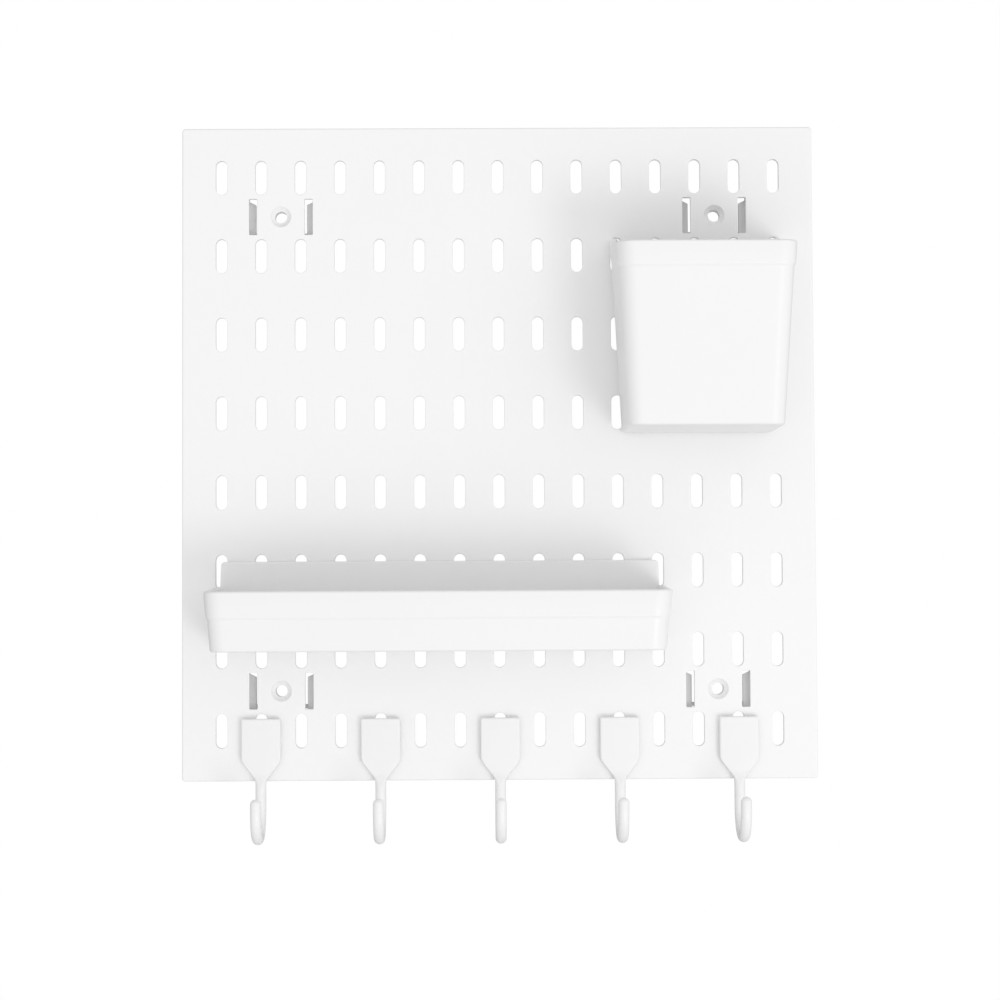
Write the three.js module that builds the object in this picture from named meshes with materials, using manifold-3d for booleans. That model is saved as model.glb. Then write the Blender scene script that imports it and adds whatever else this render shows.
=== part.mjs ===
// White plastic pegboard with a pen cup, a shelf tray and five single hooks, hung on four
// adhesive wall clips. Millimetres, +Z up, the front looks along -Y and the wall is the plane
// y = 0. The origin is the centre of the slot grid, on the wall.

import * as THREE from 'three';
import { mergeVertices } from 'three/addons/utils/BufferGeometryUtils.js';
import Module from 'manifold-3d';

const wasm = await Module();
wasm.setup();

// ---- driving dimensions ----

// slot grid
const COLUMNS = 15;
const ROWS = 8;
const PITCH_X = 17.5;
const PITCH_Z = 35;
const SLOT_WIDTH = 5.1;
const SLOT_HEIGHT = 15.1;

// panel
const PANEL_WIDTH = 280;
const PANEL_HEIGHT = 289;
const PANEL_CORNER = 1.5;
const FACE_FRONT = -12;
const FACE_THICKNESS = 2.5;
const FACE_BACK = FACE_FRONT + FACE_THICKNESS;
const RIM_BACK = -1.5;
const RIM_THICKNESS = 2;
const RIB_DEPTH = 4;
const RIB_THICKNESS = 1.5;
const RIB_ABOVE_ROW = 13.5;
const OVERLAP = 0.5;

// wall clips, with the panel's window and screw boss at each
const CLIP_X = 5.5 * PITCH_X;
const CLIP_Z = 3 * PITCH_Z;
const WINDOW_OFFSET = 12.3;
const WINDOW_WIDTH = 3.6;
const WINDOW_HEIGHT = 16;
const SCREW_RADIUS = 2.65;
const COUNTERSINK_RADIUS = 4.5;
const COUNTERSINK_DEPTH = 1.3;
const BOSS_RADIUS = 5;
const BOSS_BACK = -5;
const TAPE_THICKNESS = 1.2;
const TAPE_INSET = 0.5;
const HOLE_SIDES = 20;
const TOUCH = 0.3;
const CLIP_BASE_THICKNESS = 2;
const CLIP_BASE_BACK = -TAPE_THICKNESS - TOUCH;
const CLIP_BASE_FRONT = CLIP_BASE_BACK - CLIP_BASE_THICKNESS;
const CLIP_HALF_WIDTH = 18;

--

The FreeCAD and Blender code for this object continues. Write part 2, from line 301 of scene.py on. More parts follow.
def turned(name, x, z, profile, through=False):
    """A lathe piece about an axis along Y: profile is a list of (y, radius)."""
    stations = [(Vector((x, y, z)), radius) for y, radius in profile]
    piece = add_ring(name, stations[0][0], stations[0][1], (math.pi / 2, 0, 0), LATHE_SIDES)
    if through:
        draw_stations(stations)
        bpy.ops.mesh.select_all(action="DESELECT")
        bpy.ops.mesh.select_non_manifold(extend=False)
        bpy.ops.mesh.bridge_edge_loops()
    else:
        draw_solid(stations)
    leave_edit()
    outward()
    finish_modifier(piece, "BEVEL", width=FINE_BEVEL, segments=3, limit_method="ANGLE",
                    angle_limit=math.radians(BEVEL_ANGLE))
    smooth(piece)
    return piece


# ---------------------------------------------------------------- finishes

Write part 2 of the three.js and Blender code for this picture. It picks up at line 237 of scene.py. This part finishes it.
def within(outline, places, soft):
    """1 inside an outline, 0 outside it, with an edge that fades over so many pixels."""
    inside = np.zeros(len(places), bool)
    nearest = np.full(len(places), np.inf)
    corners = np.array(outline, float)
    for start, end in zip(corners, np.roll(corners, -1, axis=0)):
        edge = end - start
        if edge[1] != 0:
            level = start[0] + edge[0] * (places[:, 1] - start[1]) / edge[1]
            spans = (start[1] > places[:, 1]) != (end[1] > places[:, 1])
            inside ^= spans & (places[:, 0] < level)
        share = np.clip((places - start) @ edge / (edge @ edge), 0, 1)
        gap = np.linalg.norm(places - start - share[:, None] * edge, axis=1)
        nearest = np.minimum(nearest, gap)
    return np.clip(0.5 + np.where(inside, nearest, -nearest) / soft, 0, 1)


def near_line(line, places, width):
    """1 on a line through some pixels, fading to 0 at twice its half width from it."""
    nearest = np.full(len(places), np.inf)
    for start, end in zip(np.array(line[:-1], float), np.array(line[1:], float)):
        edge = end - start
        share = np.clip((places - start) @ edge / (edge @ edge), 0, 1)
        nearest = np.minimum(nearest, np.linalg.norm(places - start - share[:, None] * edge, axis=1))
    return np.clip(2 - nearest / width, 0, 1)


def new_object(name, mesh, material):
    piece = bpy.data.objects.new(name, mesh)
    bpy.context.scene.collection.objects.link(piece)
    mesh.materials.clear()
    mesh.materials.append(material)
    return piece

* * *

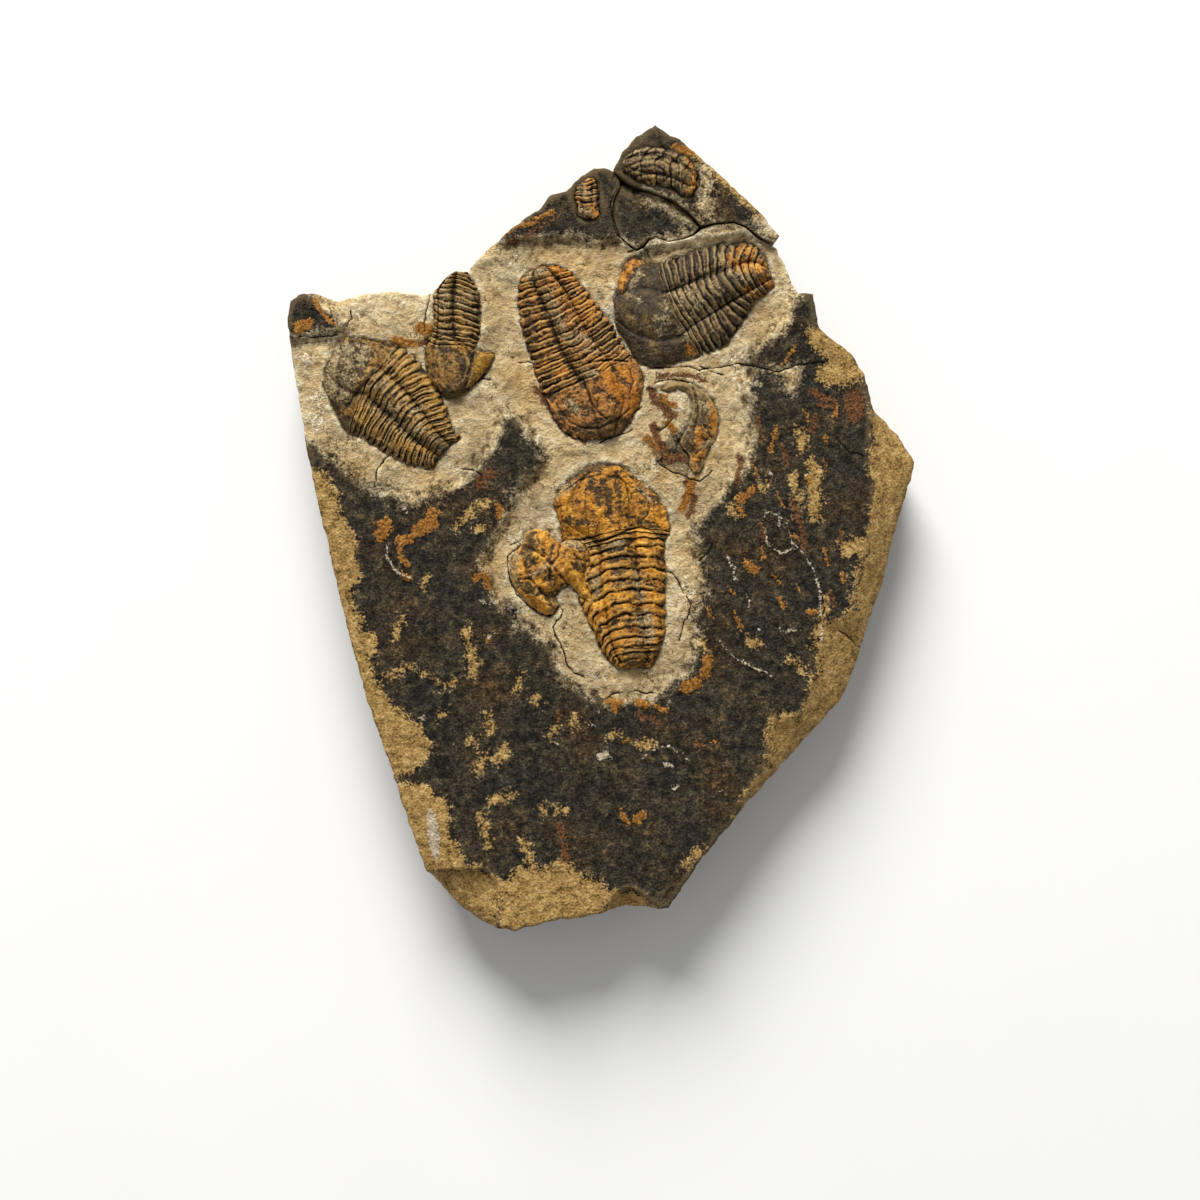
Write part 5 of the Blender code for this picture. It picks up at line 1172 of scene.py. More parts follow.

What to do
In the listing above, find the line with "Write the three.js" and the line with "const OVERLAP = 0.5;", then print exactly those two lines and every line between them, and nothing more.

Complete output
Write the three.js module that builds the object in this picture from named meshes with materials, using manifold-3d for booleans. That model is saved as model.glb. Then write the Blender scene script that imports it and adds whatever else this render shows.
=== part.mjs ===
// White plastic pegboard with a pen cup, a shelf tray and five single hooks, hung on four
// adhesive wall clips. Millimetres, +Z up, the front looks along -Y and the wall is the plane
// y = 0. The origin is the centre of the slot grid, on the wall.

import * as THREE from 'three';
import { mergeVertices } from 'three/addons/utils/BufferGeometryUtils.js';
import Module from 'manifold-3d';

const wasm = await Module();
wasm.setup();

// ---- driving dimensions ----

// slot grid
const COLUMNS = 15;
const ROWS = 8;
const PITCH_X = 17.5;
const PITCH_Z = 35;
const SLOT_WIDTH = 5.1;
const SLOT_HEIGHT = 15.1;

// panel
const PANEL_WIDTH = 280;
const PANEL_HEIGHT = 289;
const PANEL_CORNER = 1.5;
const FACE_FRONT = -12;
const FACE_THICKNESS = 2.5;
const FACE_BACK = FACE_FRONT + FACE_THICKNESS;
const RIM_BACK = -1.5;
const RIM_THICKNESS = 2;
const RIB_DEPTH = 4;
const RIB_THICKNESS = 1.5;
const RIB_ABOVE_ROW = 13.5;
const OVERLAP = 0.5;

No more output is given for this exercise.